■ Recorded information ■
************

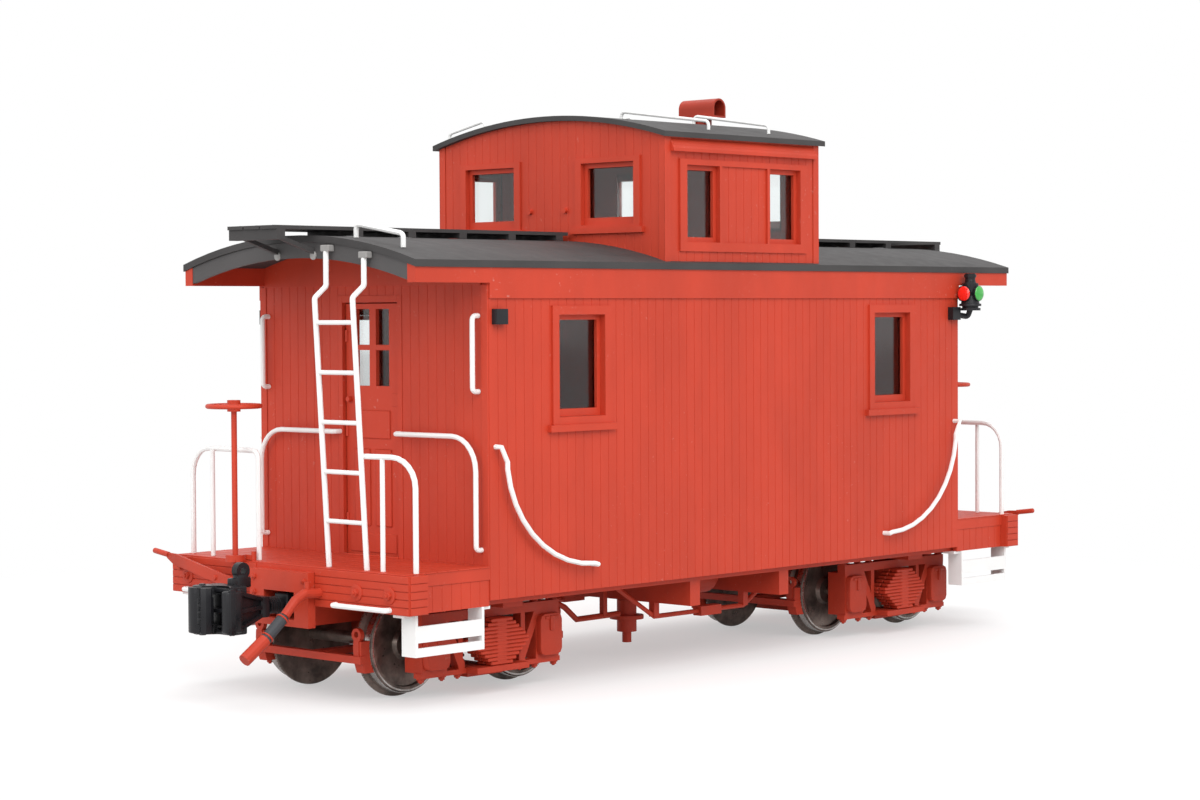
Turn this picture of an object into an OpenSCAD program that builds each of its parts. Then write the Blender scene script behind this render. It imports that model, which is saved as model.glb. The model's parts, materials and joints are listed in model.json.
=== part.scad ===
// Short eight-wheel caboose with a centre cupola, a display model for 45 mm
// gauge track.  X runs along the car (front end at -X), Y across it, +Z up.
// The origin is on the centre of the car, level with the wheel flanges' lowest
// points.  The rear end is the front end turned half round, lamps apart.

/* [Body] */
// Length of the body between its end walls' outer faces
body_len = 255; // [212:1:306]
// Width of the body over its side walls
body_w = 114; // [100:1:137]
// Thickness of the side and end walls
wall_t = 3; // [2.5:0.1:3.6]
// Height of the side walls' lower edge
side_bottom = 33.2; // [32.5:0.1:35]
// Height of the platform decks and of the cabin floor
deck_top = 43.8; // [43:0.1:48]
// Thickness of the decks and of the cabin floor
deck_t = 3.9; // [3.2:0.1:4.4]
// Height of the eave beams' underside
plate_bottom = 135.4; // [118:0.1:163]
// Depth of the letter board below the eave beams
frieze_h = 5; // [4:0.1:6]
// How far the letter board stands proud of the boarding
frieze_proud = 0.8; // [0.5:0.1:1]

/* [Roof] */
// How far the main roof passes the end walls
roof_over_end = 32.8; // [26:0.1:40]
// How far the main roof passes the side walls
roof_over_side = 1.3; // [1:0.1:2]
// Height of the roof's crown above the eave beams' underside
crown_h = 15.9; // [15:0.1:19]
// Rise of the roof from its eaves to its crown
roof_rise = 8.7; // [7.5:0.1:10]
// Thickness of the roof sheet
roof_t = 2.2; // [1.8:0.1:2.6]
// Depth of the arched boards at the roof's ends
fascia_h = 7.4; // [6:0.1:8]
// Thickness of the arched boards
fascia_t = 1.6; // [1.2:0.1:2]

/* [Cupola] */
// Length of the cupola over its end walls
cupola_len = 83.2; // [70:0.1:100]
// How far the cupola's side walls stand inside the body's
cupola_inset = 0.9; // [0.8:0.1:6]
// Height of the cupola roof's crown above the main roof's crown
cupola_h = 44.4; // [37:0.1:53]
// Rise of the cupola roof from its edges to its crown
cupola_rise = 7.9; // [7:0.1:9]
// Thickness of the cupola's walls
cupola_wall_t = 2.5; // [2:0.1:3]
// Thickness of the cupola's roof sheet
cupola_roof_t = 1.8; // [1.5:0.1:2.2]
// How far the cupola roof passes its walls
cupola_eave = 2; // [1.2:0.1:3]

/* [Windows and doors] */
// Width of a side window's opening
window_w = 22; // [18:0.1:26]
// Height of a side window's opening
window_h = 33.8; // [28:0.1:36]
// Height of a side window's opening above the floor
window_sill = 47.4; // [40:0.1:50]
// Distance of a side window's middle from the body's end
window_inset = 42.7; // [36:0.1:50]
// Width of a door leaf
door_w = 26.8; // [24:0.1:32.2]
// Height of a door leaf
door_h = 84.8; // [70:0.1:86]
// Thickness of a door leaf
door_t = 1.5; // [1.2:0.1:1.8]
// Gap round a door leaf
door_gap = 0.4; // [0.3:0.05:0.6]

/* [Trucks] */
// Distance of a truck's centre from the body's end
truck_inset = 17.5; // [14:0.5:22]
// Distance between a truck's axles
wheelbase = 52; // [50:0.5:60]
// Radius of the wheels' treads
tread_r = 16; // [14:0.1:16.5]
// Depth of the wheel flanges
flange_h = 1.5; // [1.2:0.1:1.6]
// Distance between the wheels' inner faces
back_to_back = 41; // [40:0.1:42]
// Width of a wheel
wheel_w = 6.3; // [5.5:0.1:6.5]
// Radius of an axle's journal
journal_r = 1.5; // [1.3:0.05:1.8]
// Running clearance of journals, pins and swivels
fit = 0.06; // [0.03:0.01:0.08]

/* [Ends] */
// Length of a platform, from the end wall to the end beam's face
platform_len = 37.5; // [34:0.5:46]
// Thickness of an end beam, along the car
end_beam_t = 8; // [7:0.1:10]
// How far the end beams pass the side walls
beam_over = 2.6; // [1.6:0.1:4]
// Height of the end beams' and side sills' underside
beam_bottom = 31.4; // [31:0.1:32]
// Height of the couplers' middle line
coupler_z = 31.3; // [30:0.1:31.5]
// Radius of ladder rails and railings
rail_r = 0.9; // [0.7:0.05:1.1]
// Radius of grab irons
grab_r = 0.85; // [0.7:0.05:1.1]

/* [Hidden] */

eps = 0.01;
seat = 0.05;                 // gap under curved seats
body_x = body_len / 2;
body_y = body_w / 2;
wall_in = body_y - wall_t;   // inner face of the side walls
floor_z = deck_top - deck_t; // underside of floor and decks
frieze_y = body_y + frieze_proud;
crown_z = plate_bottom + crown_h;
roof_len = body_len + 2 * roof_over_end;
roof_w = body_w + 2 * roof_over_side;
roof_x = roof_len / 2;
roof_y = roof_w / 2;
roof_r = (roof_y * roof_y + roof_rise * roof_rise) / (2 * roof_rise);
arch_fn = 720;
cup_x = cupola_len / 2;
cup_y = body_y - cupola_inset;
cup_in = cup_y - cupola_wall_t;
cup_crown = crown_z + cupola_h;
cup_roof_x = cup_x + cupola_eave + 0.3;
cup_roof_y = cup_y + cupola_eave;
cup_roof_r = (cup_roof_y * cup_roof_y + cupola_rise * cupola_rise) / (2 * cupola_rise);
beam_x = body_x + platform_len;          // end beam's outer face
beam_in = beam_x - end_beam_t;           // end beam's inner face
beam_y = body_y + beam_over;             // end beam's ends
eave_x = roof_x - 0.5;
fascia_x = roof_x - 0.7;
axle_z = tread_r + flange_h;
truck_x = body_x - truck_inset;
wheel_in = back_to_back / 2;
wheel_out = wheel_in + wheel_w;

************

■ Requirement ■
Print back all the lines verbatim.

■ Output for this task ■
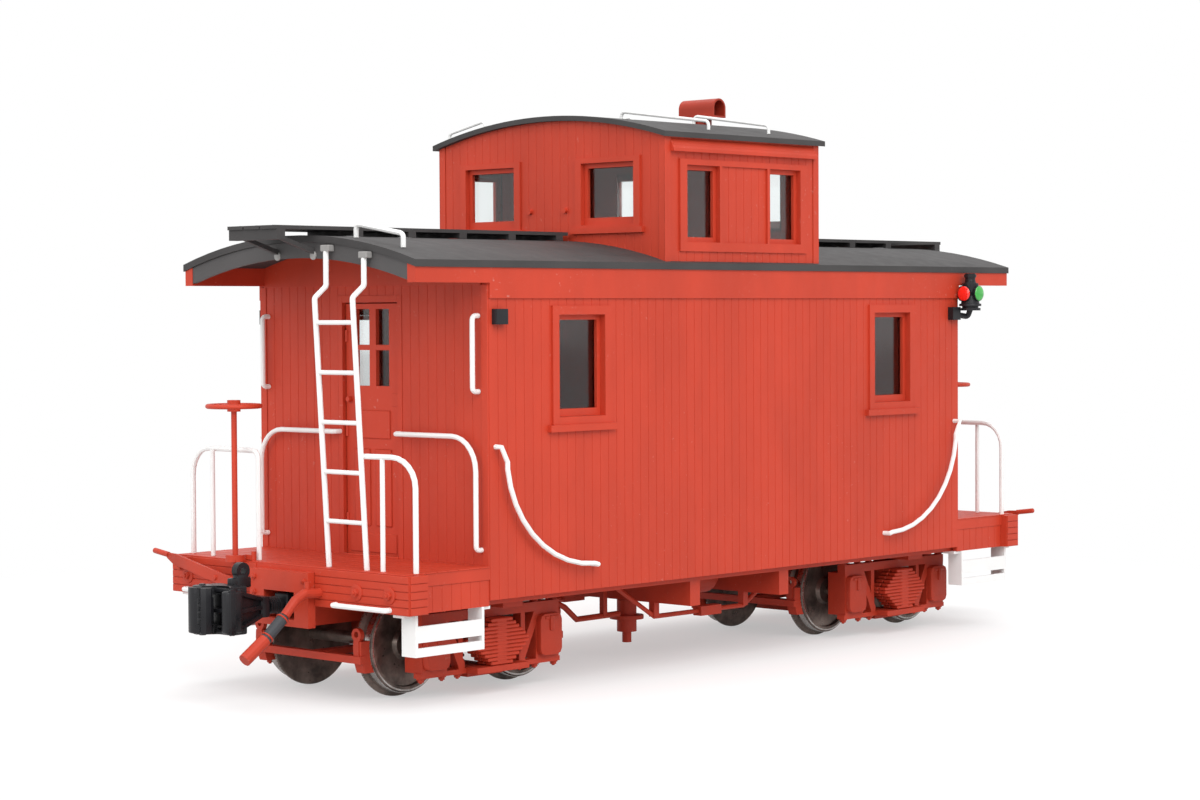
Turn this picture of an object into an OpenSCAD program that builds each of its parts. Then write the Blender scene script behind this render. It imports that model, which is saved as model.glb. The model's parts, materials and joints are listed in model.json.
=== part.scad ===
// Short eight-wheel caboose with a centre cupola, a display model for 45 mm
// gauge track.  X runs along the car (front end at -X), Y across it, +Z up.
// The origin is on the centre of the car, level with the wheel flanges' lowest
// points.  The rear end is the front end turned half round, lamps apart.

/* [Body] */
// Length of the body between its end walls' outer faces
body_len = 255; // [212:1:306]
// Width of the body over its side walls
body_w = 114; // [100:1:137]
// Thickness of the side and end walls
wall_t = 3; // [2.5:0.1:3.6]
// Height of the side walls' lower edge
side_bottom = 33.2; // [32.5:0.1:35]
// Height of the platform decks and of the cabin floor
deck_top = 43.8; // [43:0.1:48]
// Thickness of the decks and of the cabin floor
deck_t = 3.9; // [3.2:0.1:4.4]
// Height of the eave beams' underside
plate_bottom = 135.4; // [118:0.1:163]
// Depth of the letter board below the eave beams
frieze_h = 5; // [4:0.1:6]
// How far the letter board stands proud of the boarding
frieze_proud = 0.8; // [0.5:0.1:1]

/* [Roof] */
// How far the main roof passes the end walls
roof_over_end = 32.8; // [26:0.1:40]
// How far the main roof passes the side walls
roof_over_side = 1.3; // [1:0.1:2]
// Height of the roof's crown above the eave beams' underside
crown_h = 15.9; // [15:0.1:19]
// Rise of the roof from its eaves to its crown
roof_rise = 8.7; // [7.5:0.1:10]
// Thickness of the roof sheet
roof_t = 2.2; // [1.8:0.1:2.6]
// Depth of the arched boards at the roof's ends
fascia_h = 7.4; // [6:0.1:8]
// Thickness of the arched boards
fascia_t = 1.6; // [1.2:0.1:2]

/* [Cupola] */
// Length of the cupola over its end walls
cupola_len = 83.2; // [70:0.1:100]
// How far the cupola's side walls stand inside the body's
cupola_inset = 0.9; // [0.8:0.1:6]
// Height of the cupola roof's crown above the main roof's crown
cupola_h = 44.4; // [37:0.1:53]
// Rise of the cupola roof from its edges to its crown
cupola_rise = 7.9; // [7:0.1:9]
// Thickness of the cupola's walls
cupola_wall_t = 2.5; // [2:0.1:3]
// Thickness of the cupola's roof sheet
cupola_roof_t = 1.8; // [1.5:0.1:2.2]
// How far the cupola roof passes its walls
cupola_eave = 2; // [1.2:0.1:3]

/* [Windows and doors] */
// Width of a side window's opening
window_w = 22; // [18:0.1:26]
// Height of a side window's opening
window_h = 33.8; // [28:0.1:36]
// Height of a side window's opening above the floor
window_sill = 47.4; // [40:0.1:50]
// Distance of a side window's middle from the body's end
window_inset = 42.7; // [36:0.1:50]
// Width of a door leaf
door_w = 26.8; // [24:0.1:32.2]
// Height of a door leaf
door_h = 84.8; // [70:0.1:86]
// Thickness of a door leaf
door_t = 1.5; // [1.2:0.1:1.8]
// Gap round a door leaf
door_gap = 0.4; // [0.3:0.05:0.6]

/* [Trucks] */
// Distance of a truck's centre from the body's end
truck_inset = 17.5; // [14:0.5:22]
// Distance between a truck's axles
wheelbase = 52; // [50:0.5:60]
// Radius of the wheels' treads
tread_r = 16; // [14:0.1:16.5]
// Depth of the wheel flanges
flange_h = 1.5; // [1.2:0.1:1.6]
// Distance between the wheels' inner faces
back_to_back = 41; // [40:0.1:42]
// Width of a wheel
wheel_w = 6.3; // [5.5:0.1:6.5]
// Radius of an axle's journal
journal_r = 1.5; // [1.3:0.05:1.8]
// Running clearance of journals, pins and swivels
fit = 0.06; // [0.03:0.01:0.08]

/* [Ends] */
// Length of a platform, from the end wall to the end beam's face
platform_len = 37.5; // [34:0.5:46]
// Thickness of an end beam, along the car
end_beam_t = 8; // [7:0.1:10]
// How far the end beams pass the side walls
beam_over = 2.6; // [1.6:0.1:4]
// Height of the end beams' and side sills' underside
beam_bottom = 31.4; // [31:0.1:32]
// Height of the couplers' middle line
coupler_z = 31.3; // [30:0.1:31.5]
// Radius of ladder rails and railings
rail_r = 0.9; // [0.7:0.05:1.1]
// Radius of grab irons
grab_r = 0.85; // [0.7:0.05:1.1]

/* [Hidden] */

eps = 0.01;
seat = 0.05;                 // gap under curved seats
body_x = body_len / 2;
body_y = body_w / 2;
wall_in = body_y - wall_t;   // inner face of the side walls
floor_z = deck_top - deck_t; // underside of floor and decks
frieze_y = body_y + frieze_proud;
crown_z = plate_bottom + crown_h;
roof_len = body_len + 2 * roof_over_end;
roof_w = body_w + 2 * roof_over_side;
roof_x = roof_len / 2;
roof_y = roof_w / 2;
roof_r = (roof_y * roof_y + roof_rise * roof_rise) / (2 * roof_rise);
arch_fn = 720;
cup_x = cupola_len / 2;
cup_y = body_y - cupola_inset;
cup_in = cup_y - cupola_wall_t;
cup_crown = crown_z + cupola_h;
cup_roof_x = cup_x + cupola_eave + 0.3;
cup_roof_y = cup_y + cupola_eave;
cup_roof_r = (cup_roof_y * cup_roof_y + cupola_rise * cupola_rise) / (2 * cupola_rise);
beam_x = body_x + platform_len;          // end beam's outer face
beam_in = beam_x - end_beam_t;           // end beam's inner face
beam_y = body_y + beam_over;             // end beam's ends
eave_x = roof_x - 0.5;
fascia_x = roof_x - 0.7;
axle_z = tread_r + flange_h;
truck_x = body_x - truck_inset;
wheel_in = back_to_back / 2;
wheel_out = wheel_in + wheel_w;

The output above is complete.